An American security expert with a close eye on the Taiwan Strait strongly advises the Taiwanese side against allowing this to ever materialize.

“If this is not a form of ‘invasion’ I do not know what is,” said Rick Fisher, Senior Fellow, International Assessment and Strategy Center. “Late in the last decade I spoke with an official from a government – that I shall not name – who was concerned that China was planning to start drilling such tunnels secretly as part of wider preparations for an invasion of Taiwan,” he said.

Fisher added that the concern then was that China was buying most of the world’s production of large tunnel drilling machines. While it is now known that most of this effort was directed at expanding China’s “Underground Great Wall” for concealing its nuclear missiles, one side effect benefit for China is that it has amassed such a huge inventory of large tunnel drilling machines that it realistically could just start to drill tunnels to Taiwan without any say so from Taipei, he added.

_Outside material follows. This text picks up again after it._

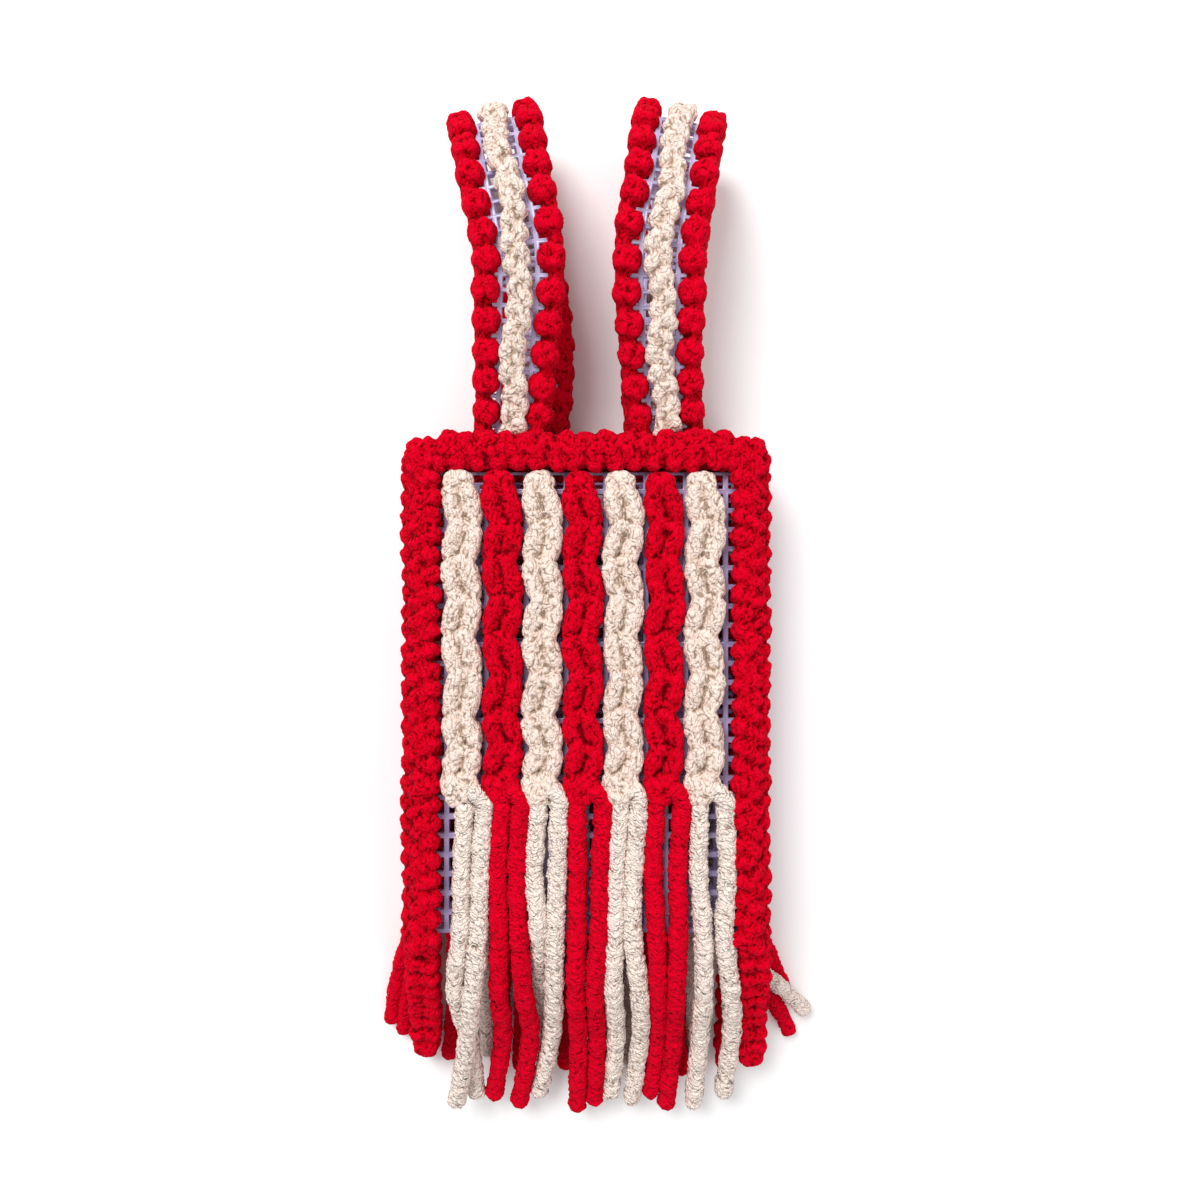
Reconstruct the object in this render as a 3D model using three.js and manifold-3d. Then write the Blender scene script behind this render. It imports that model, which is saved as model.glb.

“There is simply no way around political realities – as long as the Chinese Communist Party is ruling China, it will regard and plan any such tunnel to Taiwan to have military and civilian uses. As long as the CCP is in power it makes no strategic sense for any democratic government in Taipei to agree to a cross-strait tunnel,” he added.

Political scientists commenting on China’s newest announcement by and large agree that it was an especially ill-advised move at this stage, given that cross-Taiwan Strait relations are set to sour after the inauguration of the new Taiwanese government in May. The DPP to which president-elect Tsai belongs staunchly opposes China’s unification agenda.

“This is a very odd suggestion for anyone other than someone looking at cross-Strait relations from Beijing’s perspective only,” said Steve Tsang, Director of the University of Nottingham’s China Policy Institute. “It is very unwise indeed, as no president of Taiwan could agree to it, and making Tsai reject this will just put the relationship between the Tsai Administration and the Xi Jinping Administration off to a bad start.” 

Meanwhile, an editorial by China’s People’s Daily-affiliated Global Times gave in its two cents by reiterating that “China’s clear ultimate goal is unification, and the unification war is a long-term policy.”

“This political responsibility outweighs any sacrifice to build the Beijing-Taipei railway.” It then urged Taiwan, “as a province of China, to think more. Connecting Beijing and Taipei, is “natural and feasible, will create jobs, will make Taiwan overcome its geographic handicap and will bring Taiwan toward a more prosperous path.”

China in the past decade has gone on a huge railroad-building binge that now encompasses more than 19,000 km of high-speed rail track, to be extended to 20,000 km. by 2020 and costing hundreds of billions of dollars, raising concerns that revenues do not cover operating costs and may never do and potentially leaving China’s banks on the hook for a significant percentage of that, inspiring criticism that the project is as much about hubris as much as transport. The projected Taiwan undersea tunnel – roughly 200 km including approaches on either side of the 160 km strait at a depth of 30 meters —  would be the most expensive of the lot at RMB260-300 billion (US$40-46 billion). Trains traveling at 200km/hr would take one hour from Fujian Province’s Pingtan Island to Taipei.

Feasibility studies on the construction of a tunnel or bridge linking mainland China and Taiwan have been commissioned by Beijing for decades. The first Beijing-sponsored seminars on the feasibility of such a project were held in the late 1990s, with engineers, geologists and other experts from both China and Taiwan attending. Plans for bridges and dams were scrapped in the successive years, given the usually adverse weather conditions in the Taiwan Strait, so that experts settled on the idea of a tunnel crossing where the Straits is the narrowest, i.e., between Pingtan and northwest Taiwan’s county of Hsinchu.

According to China’s State Bureau of Oceanic Administration, the area in question features a comparatively stable geological structure and shallower water, is not situated in the region prone to strong earthquakes, and is thus suitable for tunnel construction.

In 2005, the official China-highway web site listed the construction of the 2,030 Beijing–Taipei Expressway, which would connect the cities of Beijing, Tianjin, Jinan, Tai’an, Hefei, Fuzhou and Taipei. Bridges have been built since to connect Fuzhou and Pingtan. There, the Chinese are establishing the “Pingtan Comprehensive Experimental Zone” – commonly nicknamed “Little Taiwan” by the Chinese media – which with the help of a great number of incentives has been luring Taiwanese small and medium scale enterprises, academia and even government officials to relocate from Taiwan. The Beijing–Taipei Expressway plan was abandoned in 2013. 

Based on the newest plan, the Beijing-Taipei high-speed rail corridor would include four major sections, between Beijing and Bengbu, Anhui Province; between Bengbu and Hefei in Auhui; between Hefei and Fuzhou; and between Fuzhou and Taipei. The tracks between Beijing and Bengbu would be part of the Beijing-Shanghai High Speed Railway, which has been in operation since 2011. The lines connecting Bengbu and Hefei and Hefei and Fuzhou were launched in 2012 and 2015, respectively. But if the tracks are ever to reach Taipei, the political and economic situation is going to have to be altered materially.